Maynard was previously a deputy CEO of the NDIA, from October 2015 to April 2017, leaving along with other senior executives within a year of the NDIS’ troubled rollout. Late last year Maynard was back, appointed to an industry consultative group for the troubled NDIS Quality and Safeguards Commission.
Before the NDIA Maynard spent 10 years as right-hand man to former Queensland LNP premier Campbell Newman. He had been chief executive of the Queensland Public Service commission when Newman took the axe to the public service. He was among the first to move on when the Palaszczuk government took over in 2015.
Maynard is also a leading Pentecostal figure. For the last four years, while second in charge at the NDIS, Maynard has chaired a sub-committee of the national executive of the Australian Christian Churches which covers Australia’s Pentecostal churches including Prime Minister Scott Morrison’s Horizon Church. Maynard’s background may stand him in good stead for his dealings with NDIS Minister Stuart Robert, another Pentecostal Christian.
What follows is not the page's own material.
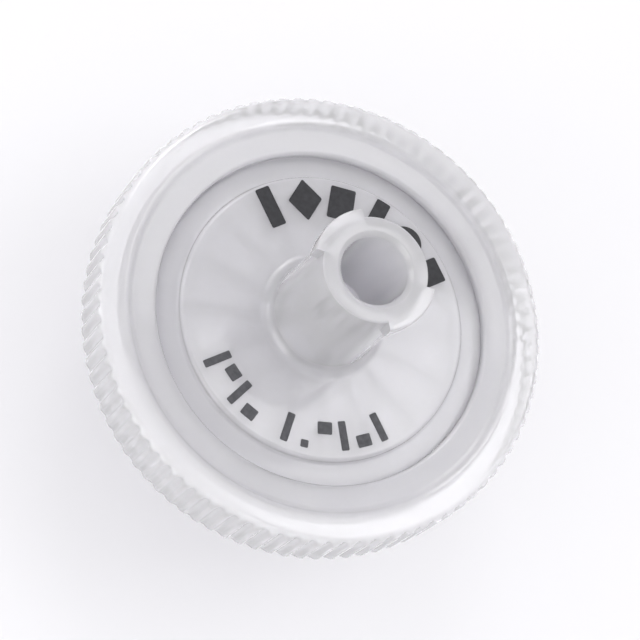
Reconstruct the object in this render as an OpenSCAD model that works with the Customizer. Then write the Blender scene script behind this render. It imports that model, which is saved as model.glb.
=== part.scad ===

Choice, or a neo-liberal service model?
The SDA model delivers on the NDIS promise that it would provide choice and control to people with a disability. According to Bigby, the ideal of choice and control has been promoted, for different reasons, by both disability activists and neo-liberal economists.
Yet Bigby doubts if the model necessarily achieves the ideal.
“There is no evidence to suggest that if you have a free market and you regard people with disabilities as consumers then they will have greater choice and control,” Bigby said.
“There is no possibility for someone with a severe intellectual disability to get up and walk away if they don’t like the service they’re getting. It’s a model that works for people surrounded by resourceful and educated family supporters.
“There is growing evidence that those who have benefited most from the NDIS are people with strong advocates.”